Reproduce, word for word, only the lines from the one containing "make_stand(wood)" through the one containing "bpy.data.objects.remove(obj)", both included.

## DATA LINES

◇ ◇ ◇ ◇

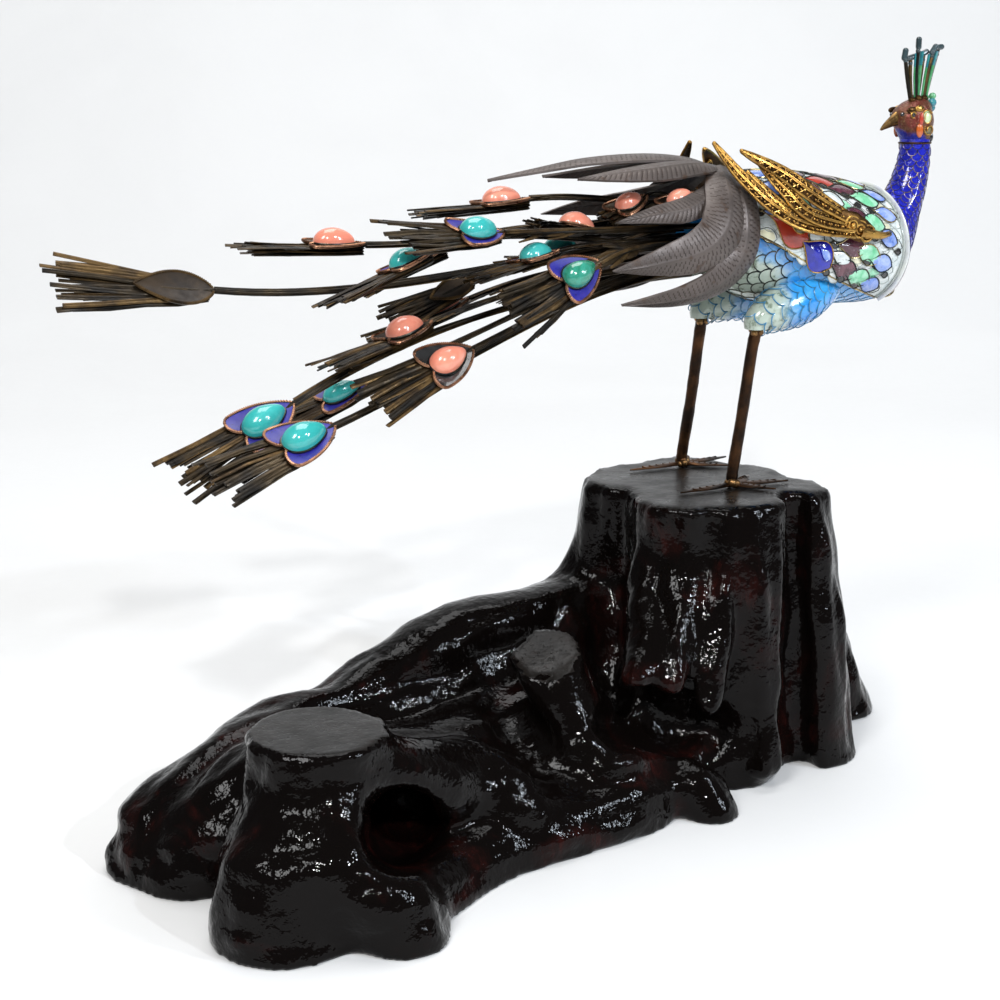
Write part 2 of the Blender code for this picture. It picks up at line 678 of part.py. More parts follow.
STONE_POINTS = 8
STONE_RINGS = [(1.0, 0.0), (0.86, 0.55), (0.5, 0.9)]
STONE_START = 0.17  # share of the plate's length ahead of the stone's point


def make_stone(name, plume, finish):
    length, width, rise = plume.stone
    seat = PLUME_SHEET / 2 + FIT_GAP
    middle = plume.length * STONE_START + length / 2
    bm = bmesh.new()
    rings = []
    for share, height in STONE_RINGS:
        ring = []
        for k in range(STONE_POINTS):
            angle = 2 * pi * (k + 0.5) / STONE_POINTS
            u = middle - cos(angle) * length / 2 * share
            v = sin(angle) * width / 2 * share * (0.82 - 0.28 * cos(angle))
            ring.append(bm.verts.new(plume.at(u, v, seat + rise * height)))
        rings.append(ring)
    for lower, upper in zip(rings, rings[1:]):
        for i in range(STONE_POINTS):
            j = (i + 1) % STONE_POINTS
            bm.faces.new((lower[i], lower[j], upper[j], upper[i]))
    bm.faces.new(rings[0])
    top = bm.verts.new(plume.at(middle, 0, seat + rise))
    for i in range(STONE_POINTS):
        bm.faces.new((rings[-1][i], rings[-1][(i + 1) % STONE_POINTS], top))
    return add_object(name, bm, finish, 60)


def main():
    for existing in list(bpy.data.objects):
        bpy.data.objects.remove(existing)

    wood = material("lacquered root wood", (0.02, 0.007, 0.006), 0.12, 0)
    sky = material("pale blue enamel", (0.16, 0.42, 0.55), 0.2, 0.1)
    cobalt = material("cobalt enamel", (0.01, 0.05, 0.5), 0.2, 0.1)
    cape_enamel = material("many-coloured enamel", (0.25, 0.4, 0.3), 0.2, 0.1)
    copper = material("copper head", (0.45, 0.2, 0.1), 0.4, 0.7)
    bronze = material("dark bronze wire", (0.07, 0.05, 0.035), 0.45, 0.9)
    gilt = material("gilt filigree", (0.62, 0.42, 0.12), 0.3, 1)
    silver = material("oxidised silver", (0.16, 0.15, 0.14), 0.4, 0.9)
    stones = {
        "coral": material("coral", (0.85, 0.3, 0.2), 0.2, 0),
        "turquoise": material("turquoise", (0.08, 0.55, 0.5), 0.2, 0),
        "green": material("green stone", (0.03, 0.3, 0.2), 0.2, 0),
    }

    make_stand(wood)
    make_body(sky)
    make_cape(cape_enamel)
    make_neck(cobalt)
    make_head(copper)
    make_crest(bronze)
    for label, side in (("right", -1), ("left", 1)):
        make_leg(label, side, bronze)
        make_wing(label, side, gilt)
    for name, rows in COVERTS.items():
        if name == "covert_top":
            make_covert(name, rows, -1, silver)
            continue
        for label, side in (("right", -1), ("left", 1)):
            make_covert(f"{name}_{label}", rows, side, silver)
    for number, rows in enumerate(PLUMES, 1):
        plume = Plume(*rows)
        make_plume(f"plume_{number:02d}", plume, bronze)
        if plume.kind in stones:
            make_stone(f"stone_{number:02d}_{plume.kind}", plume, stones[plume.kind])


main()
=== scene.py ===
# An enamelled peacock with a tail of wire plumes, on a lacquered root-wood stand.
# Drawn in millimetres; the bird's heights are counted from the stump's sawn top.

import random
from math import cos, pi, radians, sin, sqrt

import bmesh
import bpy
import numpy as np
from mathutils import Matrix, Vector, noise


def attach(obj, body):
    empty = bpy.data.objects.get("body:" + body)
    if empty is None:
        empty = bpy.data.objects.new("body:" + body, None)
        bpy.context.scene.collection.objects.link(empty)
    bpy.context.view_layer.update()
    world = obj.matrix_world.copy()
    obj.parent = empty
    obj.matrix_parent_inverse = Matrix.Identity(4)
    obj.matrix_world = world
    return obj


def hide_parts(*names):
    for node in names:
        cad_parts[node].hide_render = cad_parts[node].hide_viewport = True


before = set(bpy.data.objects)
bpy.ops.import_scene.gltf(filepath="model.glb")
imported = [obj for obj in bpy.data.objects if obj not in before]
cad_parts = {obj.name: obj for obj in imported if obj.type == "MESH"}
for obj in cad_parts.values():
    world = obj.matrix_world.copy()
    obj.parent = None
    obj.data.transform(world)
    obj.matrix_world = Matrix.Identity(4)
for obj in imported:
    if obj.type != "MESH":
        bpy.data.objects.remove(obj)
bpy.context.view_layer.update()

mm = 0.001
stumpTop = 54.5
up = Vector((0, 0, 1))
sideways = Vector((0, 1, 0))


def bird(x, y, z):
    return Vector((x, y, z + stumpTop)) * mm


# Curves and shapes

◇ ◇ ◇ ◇

## WRITTEN SOLUTION
    make_stand(wood)
    make_body(sky)
    make_cape(cape_enamel)
    make_neck(cobalt)
    make_head(copper)
    make_crest(bronze)
    for label, side in (("right", -1), ("left", 1)):
        make_leg(label, side, bronze)
        make_wing(label, side, gilt)
    for name, rows in COVERTS.items():
        if name == "covert_top":
            make_covert(name, rows, -1, silver)
            continue
        for label, side in (("right", -1), ("left", 1)):
            make_covert(f"{name}_{label}", rows, side, silver)
    for number, rows in enumerate(PLUMES, 1):
        plume = Plume(*rows)
        make_plume(f"plume_{number:02d}", plume, bronze)
        if plume.kind in stones:
            make_stone(f"stone_{number:02d}_{plume.kind}", plume, stones[plume.kind])


main()
=== scene.py ===
# An enamelled peacock with a tail of wire plumes, on a lacquered root-wood stand.
# Drawn in millimetres; the bird's heights are counted from the stump's sawn top.

import random
from math import cos, pi, radians, sin, sqrt

import bmesh
import bpy
import numpy as np
from mathutils import Matrix, Vector, noise


def attach(obj, body):
    empty = bpy.data.objects.get("body:" + body)
    if empty is None:
        empty = bpy.data.objects.new("body:" + body, None)
        bpy.context.scene.collection.objects.link(empty)
    bpy.context.view_layer.update()
    world = obj.matrix_world.copy()
    obj.parent = empty
    obj.matrix_parent_inverse = Matrix.Identity(4)
    obj.matrix_world = world
    return obj


def hide_parts(*names):
    for node in names:
        cad_parts[node].hide_render = cad_parts[node].hide_viewport = True


before = set(bpy.data.objects)
bpy.ops.import_scene.gltf(filepath="model.glb")
imported = [obj for obj in bpy.data.objects if obj not in before]
cad_parts = {obj.name: obj for obj in imported if obj.type == "MESH"}
for obj in cad_parts.values():
    world = obj.matrix_world.copy()
    obj.parent = None
    obj.data.transform(world)
    obj.matrix_world = Matrix.Identity(4)
for obj in imported:
    if obj.type != "MESH":
        bpy.data.objects.remove(obj)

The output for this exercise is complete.